A: I’d have traditional, real American, country-style kitchen and hire a bunch of grandmas as cooks. You can’t beat good meat and fresh vegetables. It doesn’t have to be super fancy with little leaves and flowers laying on your plate with a demi-glace swirl and artistic designs. Just some fried chicken and fresh beans and corn on the cob and a nice homemade biscuit is a pretty good meal. You can’t go wrong with that.
So keep it simple and focus on the food, right?
I wish I could tell people that when I go to restaurants. Like when (wife) Jacquelyn and I go to a sushi restaurant and they want to make it really extravagant with beautiful colors and presentation, I want to say, "I came here to eat. Save your money on designing the wasabi, just give me the food and save all the art for somebody else."
Q: What is the most daring thing you’ve done outside of racing?
A: Got married. (Smiles) That was a joke. Obviously, I’ve read some of the 12 Questions this year and I thought about this question. I don’t know that I’ve really done anything daring where I risked my life or risked injury. I do go hiking and skiing, but that’s pretty common. I’ve picked up some hitchhikers before.
I’ve never picked up a hitchhiker because it seems like it could turn out really badly. You didn’t have any negative experiences with it?
I’ve picked up five or six of them in my life and all of them have been interesting people who were genuinely appreciative of the ride and were just trying to get somewhere. Like if I’m getting on an interstate and there’s a guy with a little bit of luggage and he doesn’t appear to be too threatening from the first observation, I’ll help him out. A couple times they’ve ridden in the cab of my pickup truck; other times they’ve just jumped in the back.
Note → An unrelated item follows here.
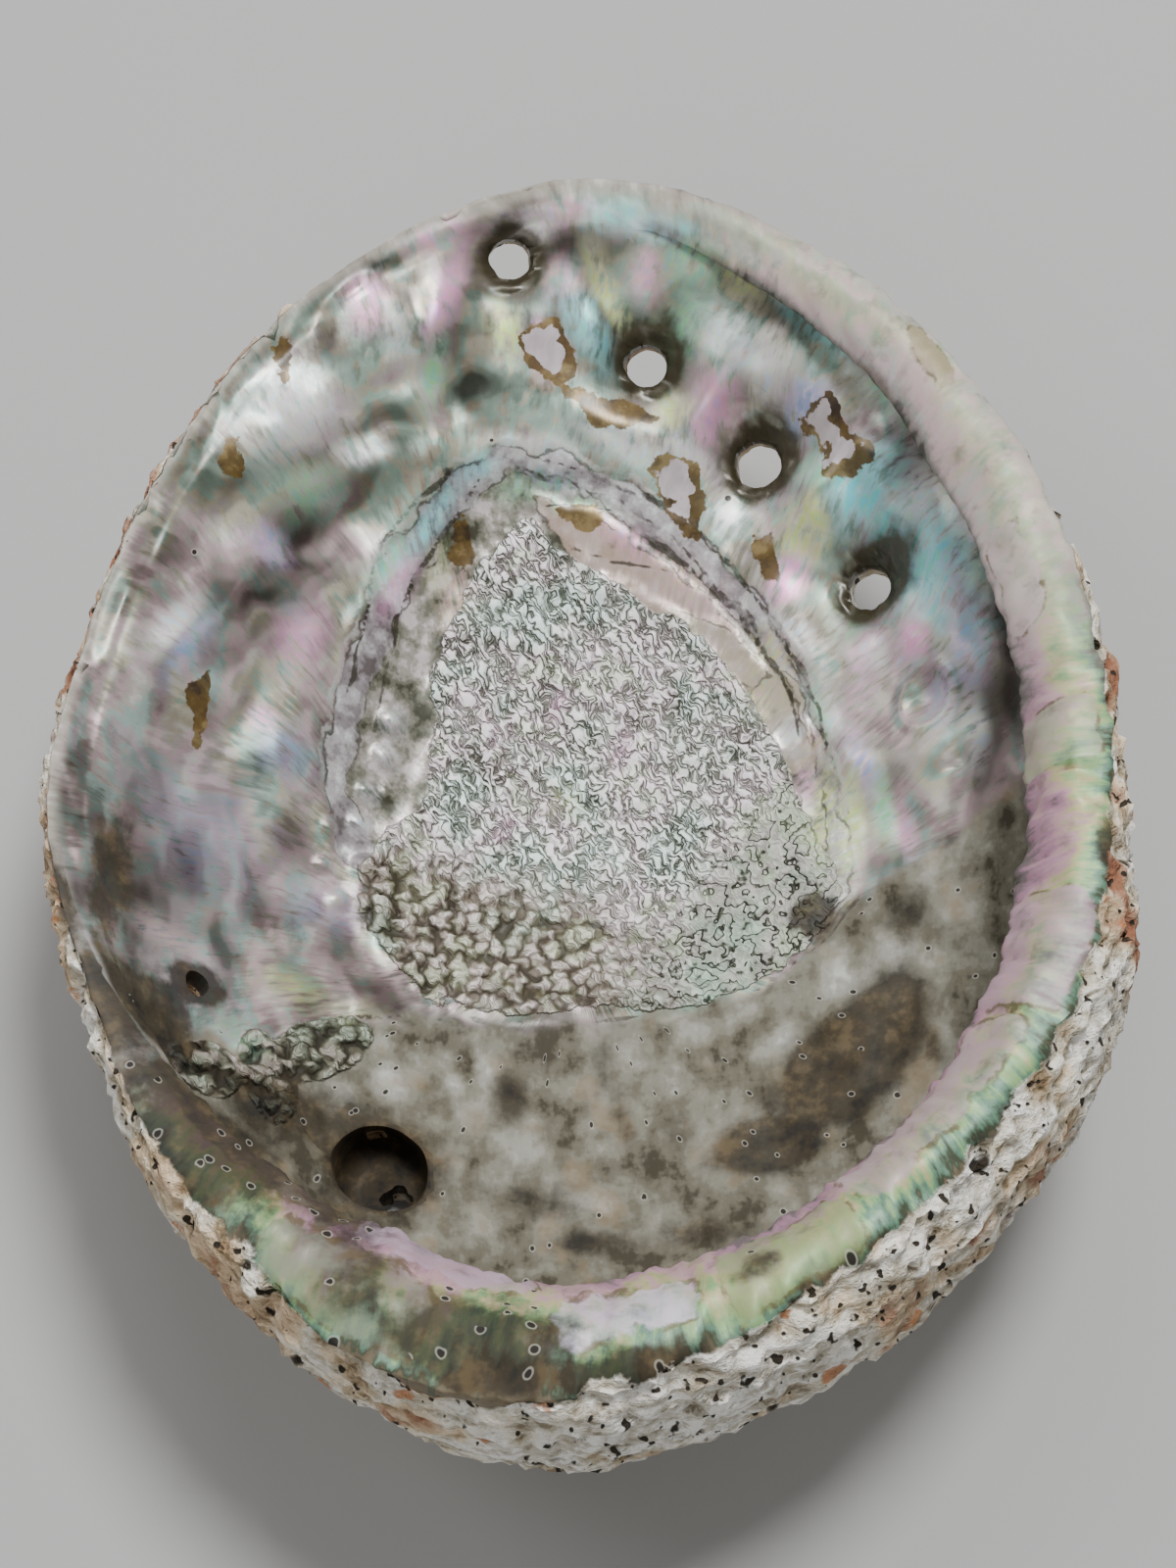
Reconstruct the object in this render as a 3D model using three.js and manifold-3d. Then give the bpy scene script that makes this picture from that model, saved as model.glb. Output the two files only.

My dad (former driver Ken Ragan) picked up a hitchhiker just last week.
Q: In a move to generate more excitement, NASCAR decides in an upcoming race they’re going to require every driver to have a passenger in the car. You get to pick the passenger. Who do you choose?
A: I’d probably pick Brian France. I know that’s been a popular answer this year, but Brian is obviously the head of our sport and someone who isn’t around the garage a lot. He’s not at the test sessions a lot. He’s not walking on pit road before the race. So I’d like to see Brian in the race car, because I'd not only want him to see when we take the green flag on a restart and go four-wide at Michigan — and how awesome that is — but also how much of a struggle it is when you catch a car and you get in that dirty air. I'd just want him to be able to see things firsthand.
Q: How often do you talk inside the car without hitting the radio button?
A: I talk to myself a lot if someone cuts me off or I get a bad restart. I’ll say, “Man, that was stupid. Why did you do that?” But we have a choice to push the button, and you push it for a reason: To communicate information to your crew chief. To be screaming or hollering or just hitting the button to hear myself talk, I don’t think that’s very productive. If you want entertainment, you do not need to listen to our radio because it’s usually pretty straightforward.
I don’t find any benefit to scream at other people, because it doesn’t really do anything. Now, if we had direct communication with other cars and I could flip over to someone else’s radio and say, “Hey! What the hell did you do that for? What are you thinking?” Then I think I would talk more there. We had that option four or five years ago when we were doing the tandem drafting. We had like 15 different channels, and that was a cool feature.
I think you’ve hit on something there. Wouldn’t it be a great thing to add to NASCAR if every driver had the ability to talk in the cars and fans could hear you guys yelling at each other? That would be pretty interesting.
We have the technology where eventually that could happen, and it would be another neat thing for the fans to pick up on. Maybe during the year, you get to have different drivers’ frequencies in your radio and once you use your teammates four times, you’ve got to put somebody else in. That would be something fun for the TV networks and fans to listen in, absolutely. There could be a little strategy in that, too. It would be chaos. But maybe that could be something I could talk to Brian France about while he’s riding in the car with me.
Q: Who will win the Sprint Cup in 2021?
A: I’m only 30 years old, so maybe I’ll be there. If I win the Sprint Cup in 2021, I’m retiring. I’ll be done. I’ll retire in Las Vegas at the awards ceremony.
Just drop the mic?
Drop the mic and go home.
Q: I’ve been asking each driver to give me a question for the next interview. The last interview was with Matt Kenseth, who wanted to know what you’ve enjoyed the most and least about being a parent so far.
A: The thing I enjoy least about being a parent is the lack of sleep. My wife and I, we liked our sleep. Even before kids, we’d usually go to bed pretty early. Sleep is underrated in this world, and when you get a good night’s rest, there’s nothing better than waking up after that.
The thing I’ve enjoyed is being able to have an impact in a child’s life. Being able to teach them right from wrong, to help them educate themselves and watching them learn and grow. I feel like I’ve got a big role in developing who they’re going to be and their mindset; that’s a lot of pressure, but if you take pride in doing that, it can be a lot of fun. That’s something my parents did for me; they instilled a lot of their values in me as a young kid, so hopefully I can do a good job for my kids and when they’re 10, 15, 20 years old, I can say, “Hey, I helped them get there."
And do you have a question for the next interview? It’s with Blake Koch.
How often do you pee in the shower? Is that an appropriate question?
Oh man. Yeah, let's go with that.
I’d like to know. Do you pee in the shower sometimes? Never? All the time?